Location
- 69 Broom Lane Higher Broughton Salford, Greater Manchester, M7 4FF England 53°30′33″N 2°15′42″W﻿ / ﻿53.5092°N 2.2617°W

Information
- Type: Academy
- Religious affiliation: Charedi Judaism
- Established: 1957
- Local authority: Salford City Council
- Department for Education URN: 138698 Tables
- Ofsted: Reports
- Head teacher: Benjamin Myers
- Gender: Girls
- Age: 11 to 16
- Website: http://www.byjhs.org/

= Beis Yaakov High School =

Jewish secondary school with academy status for girls

Beis Yaakov High School is a Jewish secondary school with academy status for girls. It is in Higher Broughton, Salford, in the English county of Greater Manchester. The school primarily serves the Haredi Jewish community in Salford, Bury, and Manchester. See Beis Yaakov for a discussion of the school's philosophy and positioning.

== History ==
It was founded as a private school in 1957, and became a state-funded voluntary aided school in 2005. The school converted to academy status in 2012.

The school was judged "Inadequate" by Ofsted in 2014 and placed into Special Measures. The school leaders complained to Ofsted over the conduct of the inspection, claiming that pupils had "felt bullied" by inspectors’ questions about homosexuality and interfaith friendships.
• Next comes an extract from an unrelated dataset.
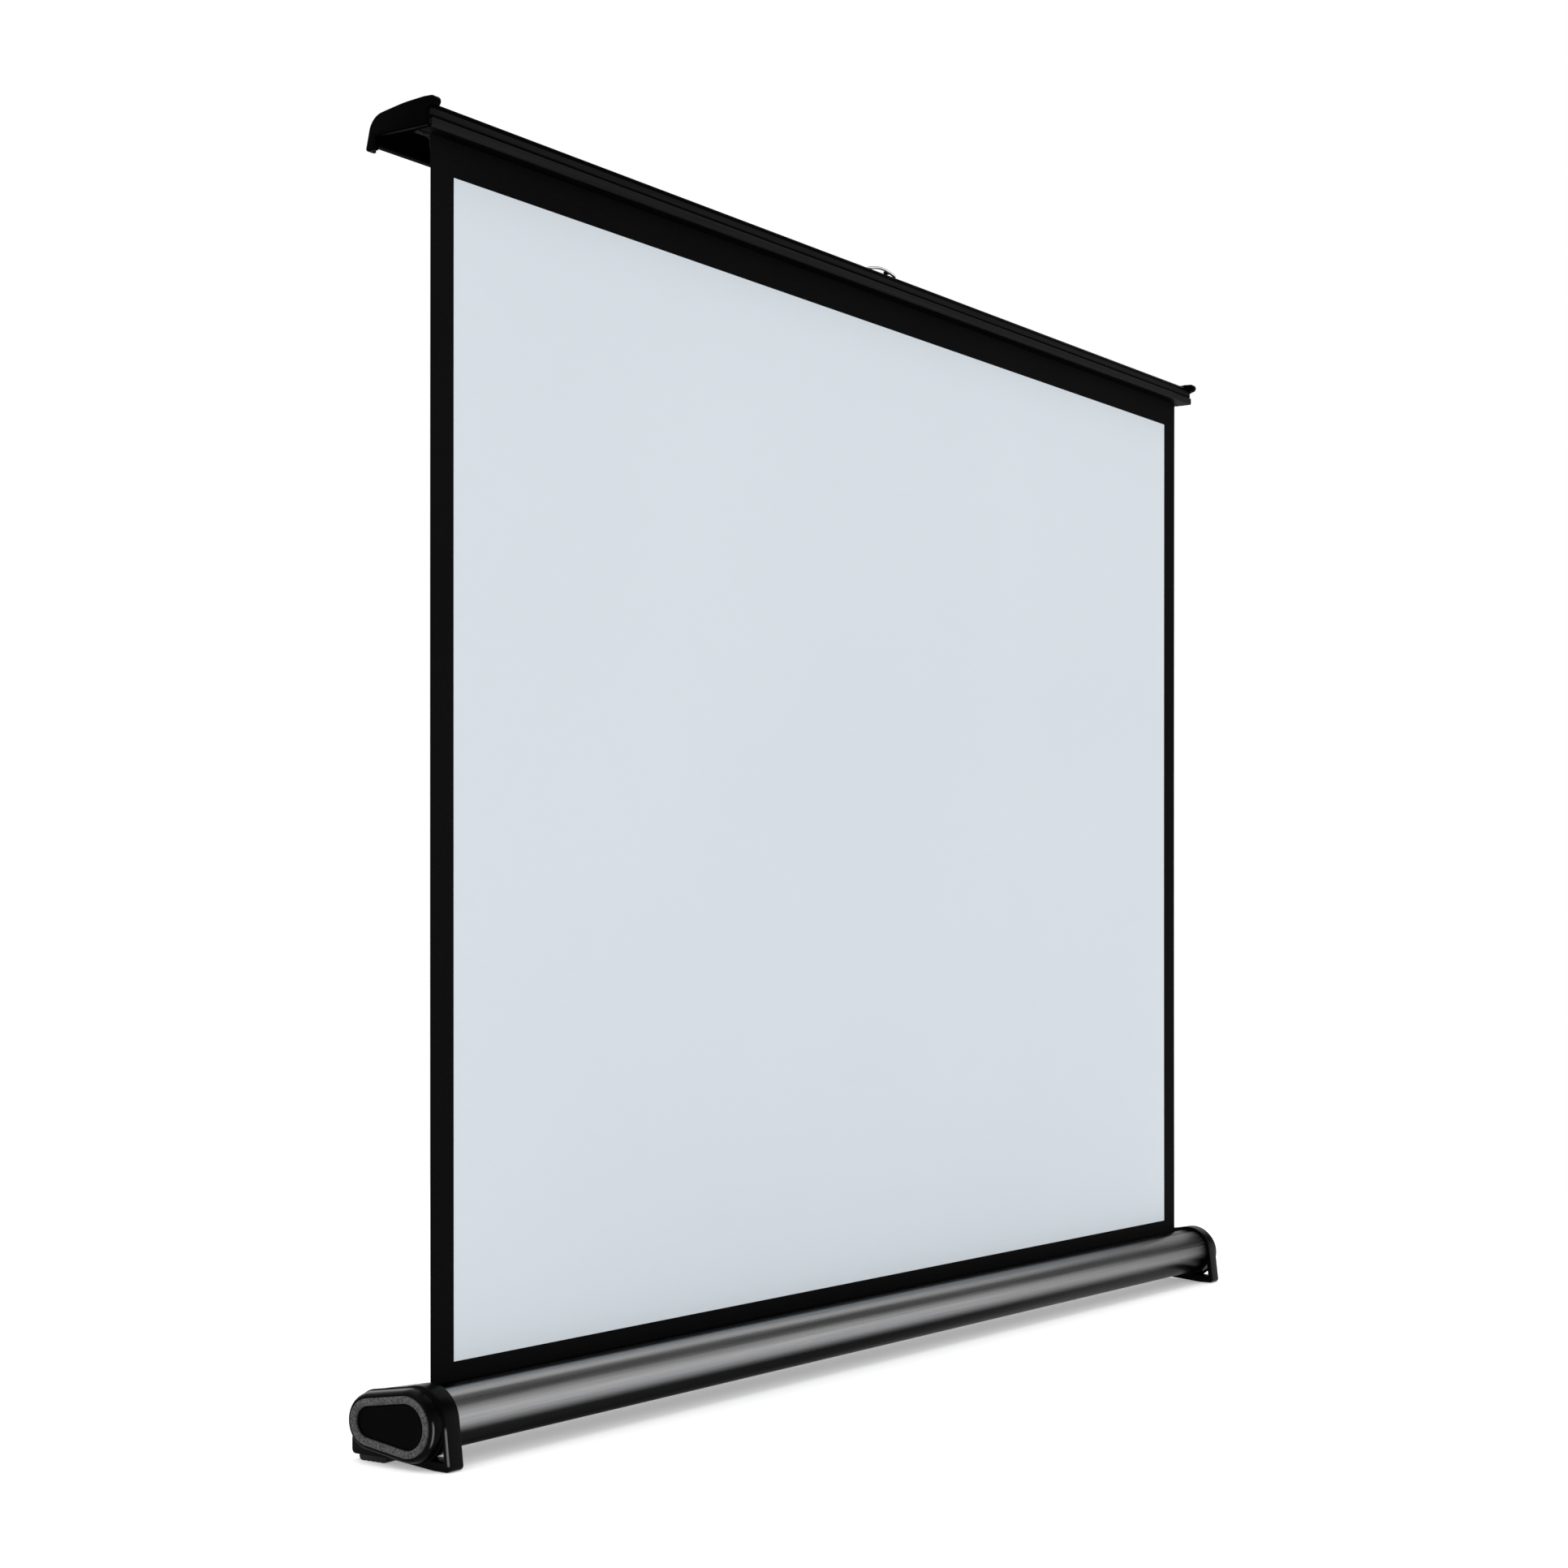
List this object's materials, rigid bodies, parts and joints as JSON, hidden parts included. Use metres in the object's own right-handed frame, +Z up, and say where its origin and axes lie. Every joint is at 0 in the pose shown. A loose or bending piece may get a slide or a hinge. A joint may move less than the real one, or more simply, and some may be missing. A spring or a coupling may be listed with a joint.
{
  "type": "tabletop projector screen",
  "caption": "Pull-up tabletop projector screen: a sheet wound in a low base case, held flat by crossed folding arms behind it, with a hooded top bar and a carry handle.",
  "frame": {"origin": "middle of the footprint, on the surface that the screen stands on", "axes": "+X along the width, to the right seen from the picture side; +Y from the picture side to the back; +Z up"},
  "size_m": [1.1258, 0.083, 0.8693],
  "materials": {
    "case_metal": "satin",
    "hood_metal": "satin",
    "rail_metal": "satin",
    "cap_plastic": "gloss",
    "cover_plastic": "satin",
    "ring_rubber": "matte",
    "pad_rubber": "matte",
    "arm_steel": "satin",
    "zinc_steel": "satin",
    "wheel_plastic": "satin",
    "chrome_steel": "polished",
    "roller_metal": "satin",
    "spring_steel": "satin",
    "screen_cloth": "matte"
  },
  "bodies": {
    "base": {"base_case": "case_metal", "end_cap_left": "cap_plastic", "end_cap_right": "cap_plastic", "cap_ring_left": "ring_rubber", "cap_ring_right": "ring_rubber", "cap_cover_left": "cover_plastic", "cap_cover_right": "cover_plastic", "foot_pad_left": "pad_rubber", "foot_pad_right": "pad_rubber", "cap_screw_1": "zinc_steel", "cap_screw_2": "zinc_steel", "cap_screw_3": "zinc_steel", "cap_screw_4": "zinc_steel", "arm_bracket_base": "zinc_steel", "base_bracket_screw_1": "zinc_steel", "base_bracket_screw_2": "zinc_steel", "slide_track_base": "zinc_steel", "base_track_screw_1": "zinc_steel", "base_track_screw_2": "zinc_steel", "base_track_screw_3": "zinc_steel", "track_stop_base": "pad_rubber", "roller_axle_left": "zinc_steel", "spring_arbor": "zinc_steel", "retract_spring": "spring_steel", "pin_base": "zinc_steel", "screen_fabric": "screen_cloth"},
    "roller": {"roller_tube": "roller_metal", "roller_plug_left": "wheel_plastic", "roller_plug_right": "wheel_plastic", "fabric_wraps": "screen_cloth"},
    "front_arm": {"arm_front": "arm_steel", "pin_centre": "zinc_steel", "centre_spacer": "wheel_plastic", "wheel_axle_front": "zinc_steel"},
    "rear_arm": {"arm_rear": "arm_steel", "wheel_axle_rear": "zinc_steel"},
    "top_bar": {"hood": "hood_metal", "hood_cap_left": "cap_plastic", "hood_cap_right": "cap_plastic", "clamp_rail": "rail_metal", "fabric_rod": "zinc_steel", "arm_bracket_top": "zinc_steel", "pin_top": "zinc_steel", "slide_track_top": "zinc_steel", "track_stop_top": "pad_rubber", "hood_screw_1": "rail_metal", "hood_screw_2": "rail_metal", "hood_screw_3": "rail_metal", "hood_screw_4": "rail_metal", "hood_screw_5": "rail_metal", "handle_lug_left": "cap_plastic", "handle_lug_right": "cap_plastic", "handle_rest": "cap_plastic"},
    "handle": {"handle_bail": "chrome_steel"},
    "base_wheel": {"slide_wheel_base": "wheel_plastic"},
    "top_wheel": {"slide_wheel_top": "wheel_plastic"}
  },
  "joints": [
    {"name": "front_arm_fold", "type": "hinge", "parent": "base", "child": "front_arm", "pos_m": [-0.49, 0.0096, 0.025], "axis": [0, 1, 0], "range_deg": [0, 54.94], "deforming": ["screen_fabric"]},
    {"name": "rear_arm_cross", "type": "hinge", "parent": "front_arm", "child": "rear_arm", "pos_m": [-0.22298, 0.0176, 0.43585], "axis": [0, 1, 0], "range_deg": [-109.88, 0.5]},
    {"name": "top_bar_level", "type": "hinge", "parent": "rear_arm", "child": "top_bar", "pos_m": [-0.49, 0.0176, 0.8467], "axis": [0, 1, 0], "range_deg": [-0.5, 54.94]},
    {"name": "roller_spin", "type": "hinge", "parent": "base", "child": "roller", "pos_m": [0, -0.0151, 0.0292], "axis": [-1, 0, 0], "range_deg": [-10, 4060]},
    {"name": "handle_lift", "type": "hinge", "parent": "top_bar", "child": "handle", "pos_m": [0, 0.0104, 0.8644], "axis": [-1, 0, 0], "range_deg": [0, 100]},
    {"name": "base_wheel_spin", "type": "hinge", "parent": "rear_arm", "child": "base_wheel", "pos_m": [0.04405, 0.0231, 0.025], "axis": [0, 1, 0], "continuous": true},
    {"name": "top_wheel_spin", "type": "hinge", "parent": "front_arm", "child": "top_wheel", "pos_m": [0.04405, 0.0056, 0.8467], "axis": [0, 1, 0], "continuous": true}
  ],
  "couplings": [
    {"joint": "rear_arm_cross", "follows": "front_arm_fold", "ratio": -2},
    {"joint": "top_bar_level", "follows": "front_arm_fold", "ratio": 1},
    {"joint": "roller_spin", "follows": "front_arm_fold", "ratio": 73.7}
  ]
}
The School was declared as "Requires Improvement" by Ofsted in 2019. The rating was partly due to pupils not being taught about sexual orientation and gender identity. In response to this criticism, local dayan Gavriel Krausz sent leaflets to the school claiming that homosexuality was an "abomination" and that Jewish teachers should "give up their lives" rather than teach about homosexual relationships.

The School was again rated "Inadequate" and placed in special measures in 2022. The first line of the 2022 Ofsted Report stated that "Over time, leaders have prioritised the needs of staff to the detriment of pupils’ education. There is a deeply entrenched culture among staff of apathy and lack of routine. Staff do not take their roles as educators seriously enough."

In July 2023 a monitoring inspection concluded that the School had made some progress to address these failings but remained in special measures due to continuing inadequacies in quality of education and teaching.